It is time for today’s episode of “As the New York Giants Head-Coaching Search Turns,” the greatest soap opera in New York sports since Phil Jackson left the New York Knicks.
Here are some thoughts as we wait for the puff of blue smoke to emanate from 1925 Giants Drive, letting us know the great coaching hunt of 2018 has finally come to a conclusion.
And then there were 2
Since Wednesday, the New York Daily News has been all over the idea that Patricia is now the likely choice. Thursday morning, the DN’s Pat Leonard wrote that “A rocket scientist has blasted his way into the lead to be the Giants’ next head coach.”
Big Blue View was told Wednesday that a “big change” in thinking has pushed Patricia to the front of the pack. There was also a report by Peter King that Patricia “favors the Giants” over the Detroit Lions, a job that has been said to be his if he wants it.
The tell-tale sign that Patricia to the Giants is not a slam dunk, though, is that there has been no movement on the coaching front by the Lions. Houston Texans’ defensive coordinator Mike Vrabel, who also has connections to Detroit GM Bob Quinn from their days in New England, is available and though to be next on Detroit’s list. If Patricia was off the table, Vrabel might have the Lions’ job already.
There are reports that Shurmur is the favorite for the Arizona Cardinals’ job. As many different names as we have heard as the front-runner for the Giants’ job, let’s take a “believe it when a hiring is announced” stance on that one.
Shurmur has head-coaching experience. He has the pedigree that shows he can succeed offensively with a variety of quarterbacks. He’s an offensive mind for a team has a broken offense that has gone two seasons without scoring 30 points. He would be a logical choice for New York, if the Giants and Shurmur can agree on a quarterback plan.

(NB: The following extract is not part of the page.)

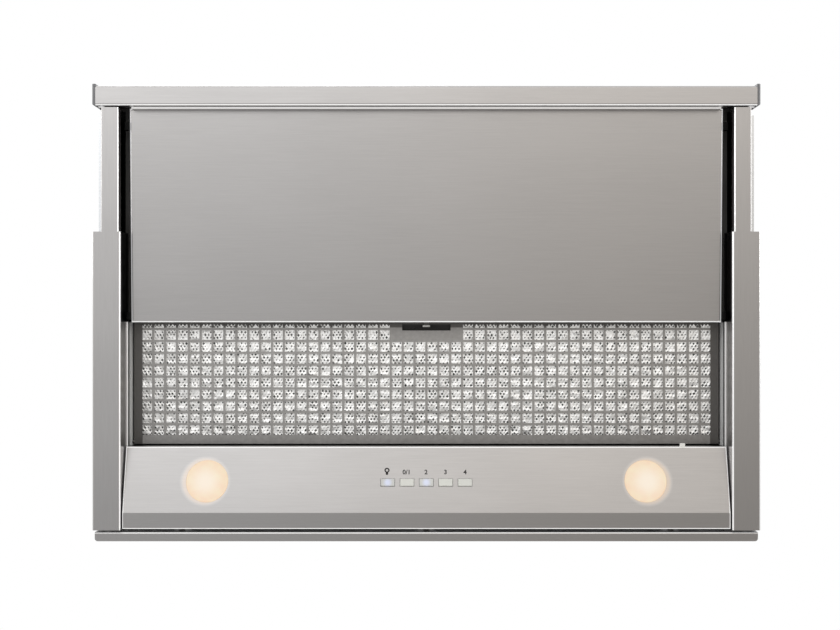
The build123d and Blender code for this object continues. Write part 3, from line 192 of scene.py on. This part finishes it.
def brushed_steel(
    name, lengthwise, halos=(), outer=(1.0, 1.0), painted_shade_box=None, painted_hem_highlight_box=None, tone=STEEL
):
    """AISI 304 stainless sheet, brushed with a K240 belt along one direction.

    The belt leaves long fine scratches that blur reflections, so the steel looks pale
    and satin with faint streaks. Real scratches are under 0.1 mm wide and are drawn
    0.5 and 1 mm wide to show. Folds get a painted highlight: they are painted almost
    white, and glow with painted light where they face down; the outer shares say how
    white the outward ones are and how much they glow. The box of painted shade is a
    part painted dark as the hood's own shade, and the box of painted highlight paints
    a rolled hem near white. A halo is warm lamplight painted as a glow on the steel
    round a lamp.
    """
    material, tree, place = start(name)
    fine_size, coarse_size = (
        [long if axis == lengthwise else wide for axis in range(3)]
        for wide, long in (FINE_STREAK, COARSE_STREAK)
    )
    fine = grain(tree, place, fine_size)
    coarse = grain(tree, place, coarse_size, detail=1.0)
    clouds = grain(tree, place, STEEL_CLOUDS, detail=1.0)
    streak = add_node(tree, "Math", {0: fine, 1: coarse}, operation="ADD")
    streak = add_node(tree, "Math", {0: streak, 1: clouds}, operation="ADD")
    flat = between(tree, streak, *tone, STREAKS)

    # A fold leans, so its normal is neither upright nor level.
    normal = add_node(tree, "TexCoord", out="Normal")
    facing = add_node(tree, "SeparateXYZ", {0: normal}, out="Z")
    lean = add_node(tree, "Math", {0: facing}, operation="ABSOLUTE")
    off_upright = {0: lean, 1: OFF_UPRIGHT[0], 2: OFF_UPRIGHT[1]}
    off_upright = add_node(tree, "MapRange", off_upright)
    off_level = add_node(tree, "MapRange", {0: lean, 1: OFF_LEVEL[0], 2: OFF_LEVEL[1]})
    fold = add_node(tree, "Math", {0: off_upright, 1: off_level}, operation="MULTIPLY")
    from_middle = add_node(tree, "VectorMath", {0: place, 1: (1, 1, 0)}, operation="MULTIPLY")
    away = {0: normal, 1: from_middle}
    away = add_node(tree, "VectorMath", away, out=1, operation="DOT_PRODUCT")
    away = add_node(tree, "MapRange", {0: away, 1: FACES_OUTWARD[0], 2: FACES_OUTWARD[1]})
    # Painted highlight: folds are painted near white, outward ones by the given shares.
    white = add_node(tree, "MapRange", {0: away, 3: 1.0, 4: outer[0]})
    bright = add_node(tree, "MapRange", {0: away, 3: FOLD_PAINTED_GLOW, 4: FOLD_PAINTED_GLOW * outer[1]})
    fold = add_node(tree, "Math", {0: fold, 1: white}, operation="MULTIPLY")
    # Painted highlight: a rolled hem in its box is painted near white where it faces straight
    # down.
    if painted_hem_highlight_box:
        down = {0: facing, 1: FACES_STRAIGHT_DOWN[0], 2: FACES_STRAIGHT_DOWN[1]}
        down = add_node(tree, "MapRange", down)
        hem = {0: within(tree, place, *painted_hem_highlight_box), 1: down}
        hem = add_node(tree, "Math", hem, operation="MULTIPLY")
        fold = add_node(tree, "Math", {0: fold, 1: hem}, operation="MAXIMUM")
    folded = {0: fold, 6: flat, 7: linear(FOLD_PAINTED_HIGHLIGHT)}
    colour = add_node(tree, "Mix", folded, out=2, data_type="RGBA")
    # Painted shade: a part in its box is painted dark and loses its fold highlight.
    if painted_shade_box:
        shade = within(tree, place, *painted_shade_box)
        shaded = {0: shade, 6: colour, 7: linear(STEEL_IN_SHADE)}
        colour = add_node(tree, "Mix", shaded, out=2, data_type="RGBA")
        open_air = add_node(tree, "Math", {0: 1.0, 1: shade}, operation="SUBTRACT")
        fold = add_node(tree, "Math", {0: fold, 1: open_air}, operation="MULTIPLY")
    # Painted light: the fold highlight glows where it faces down.
    below = add_node(tree, "MapRange", {0: facing, 1: FACES_DOWN[0], 2: FACES_DOWN[1]})
    painted_fold_glow = add_node(tree, "Math", {0: fold, 1: below}, operation="MULTIPLY")
    painted_fold_glow = add_node(tree, "Math", {0: painted_fold_glow, 1: bright}, operation="MULTIPLY")
    rough = {0: streak, 1: STREAKS[0], 2: STREAKS[1]}
    rough |= {3: STEEL_ROUGHNESS[0], 4: STEEL_ROUGHNESS[1]}
    scratches = {"Height": streak, "Strength": 0.03, "Distance": 0.02 * MM}
    surface = {
        "Base Color": colour,
        "Metallic": 1.0,
        "Roughness": add_node(tree, "MapRange", rough),
        "Normal": add_node(tree, "Bump", scratches),
        "Emission Color": linear(WHITE),
        "Emission Strength": painted_fold_glow,
    }
    # Painted light: a warm glow is painted on the steel round each lamp.
    if halos:
        glow = near_either(tree, place, halos, LENS_RADIUS, LENS_RADIUS + HALO_WIDTH)
        warm = {0: glow, 6: linear(WHITE), 7: linear(HALO_COLOUR)}
        surface["Emission Color"] = add_node(tree, "Mix", warm, out=2, data_type="RGBA")
        glow = add_node(tree, "Math", {0: glow, 1: HALO_STRENGTH}, operation="MULTIPLY")
        both = {0: painted_fold_glow, 1: glow}
        surface["Emission Strength"] = add_node(tree, "Math", both, operation="MAXIMUM")
    return finish_with(material, tree, surface)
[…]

I mentioned this when the Giants were looking to fill the GM vacancy. John Mara and Steve Tisch are equal partners. Tisch isn’t around nearly as much as Mara, but he has just as much of a financial stake and just as much of a voice in major decisions. If there is a difference of opinion, how will the co-owners solve it? It would make sense to let the GM they just hired cast the tie-breaking vote, but we don’t know how that would play out. If, that is, Mara and Tisch have different ideas.
It seems that apparent media trying to assess the coaching search, yours truly included, may have over-emphasized the importance of Wilks’ Carolina connection to Gettleman. That got him in front of Giants’ brass, but perhaps his lack of head-coaching experience and the fact that he has only been a coordinator for a year turned the Giants off. There is also the question of how Wilks would fix the offense. It’s always possible the Giants could circle back to him, but if he had wowed them there would already be a press conference scheduled.
Offense or defense?
Podcast co-host Pat Traina is banging the drum over at Inside Football for an offensive-minded head coach, basically for Shurmur at this point. She writes that “what the Giants should do at head coach is hire an offensive minded coach and not look back.”
In my view, an offensive- or defensive-minded head coach makes no difference. Yes, the offense is broken. But, the defense wasn’t very good, either. More importantly, the locker room was broken.
A defensive-minded coach can fix the offense with the right coaching hires and draft picks. An offensive-minded coach can have a quality defense.
What the Giants need is someone who can coach THE TEAM. They don’t need someone who is solely focused on one side of the ball and has little to no real contact with players on the other side. They need someone who can command a room, who players on both sides will respect and play for.
Whoever the Giants believe that guy is should be the next coach.